Another natural product that has suffered from this EU directive is Armillatox – manufactured from plant compounds, it was originally used in gardens as an effective control for fungi, such as the highly destructive honey fungus. The manufacturers website says:

Under European legislation the active ingredients of all pesticides have to be reviewed, the cost of raising the data for the review is estimated to be £3 million – to a small company the cost is prohibitive. Therefore as from 25th July 2003, Armillatox has become ‘Armillatox Soap Based Outdoor Cleaner‘ so taking it out of the pesticides regulations – the formulation remains the same.

Regardless of your views on pesticides, these are yet further examples of EU directives giving big-business a competitive edge.

This, in part, is why I will be voting to leave the EU on June the 23rd.


5 thoughts on “Why the EU is bad for herbs, supplements and vegetable seeds”

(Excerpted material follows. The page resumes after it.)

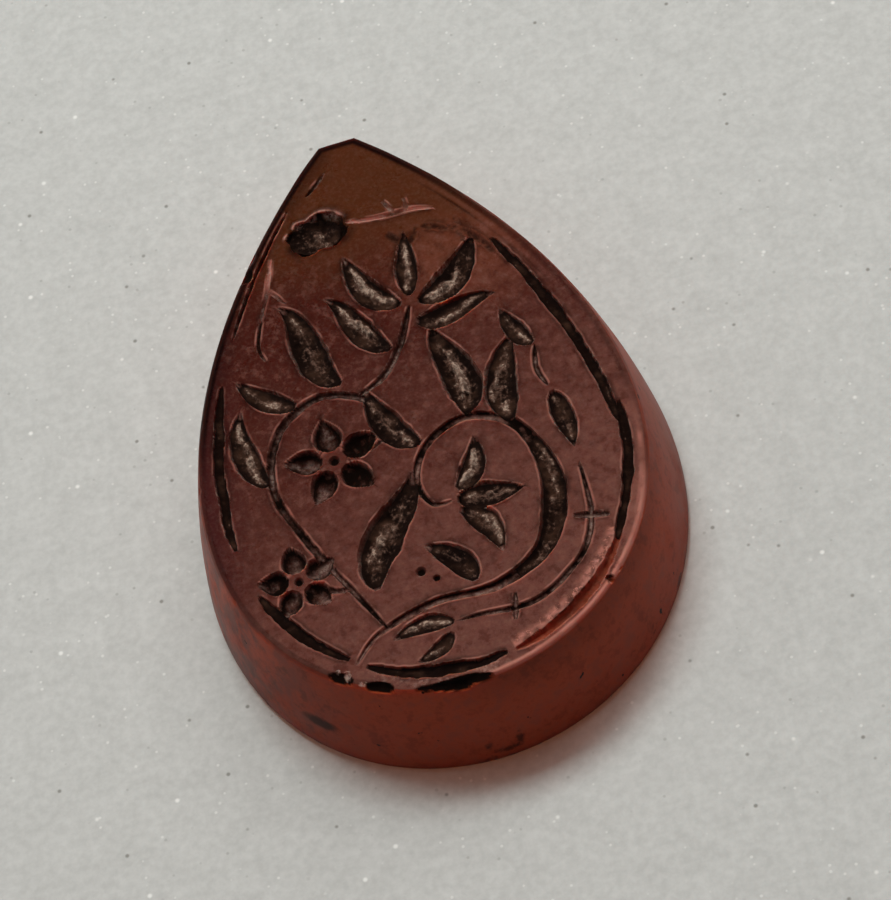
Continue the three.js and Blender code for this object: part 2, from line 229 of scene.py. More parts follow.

  1. Thank you for writing this. I am aGAPS practitioner too, and it has at last given me some kind of a ground from which to respond to the stay or leave campaign. I care about the remedies and plants we are allowed to use (I am also a Kinesiologist)(, and I hate big Pharma the way they take us away from resourcing ourselves with our own knowledge of medecines that work and wisdom that continues to count down the ages.
    This rocks, and I’m voting to leave! Blessings to you xx

  2. Thank you for sharing. I think similar stories can be told across many industries – it’s true for mine.

    • Thank you Pamela, I hope it helped to inform your decision at the referendum. Do let me know what you think of the other articles on my blog.

  3. The EU is bad for everything except its employees, contractors and the corrupt, self-serving politicians that promote it.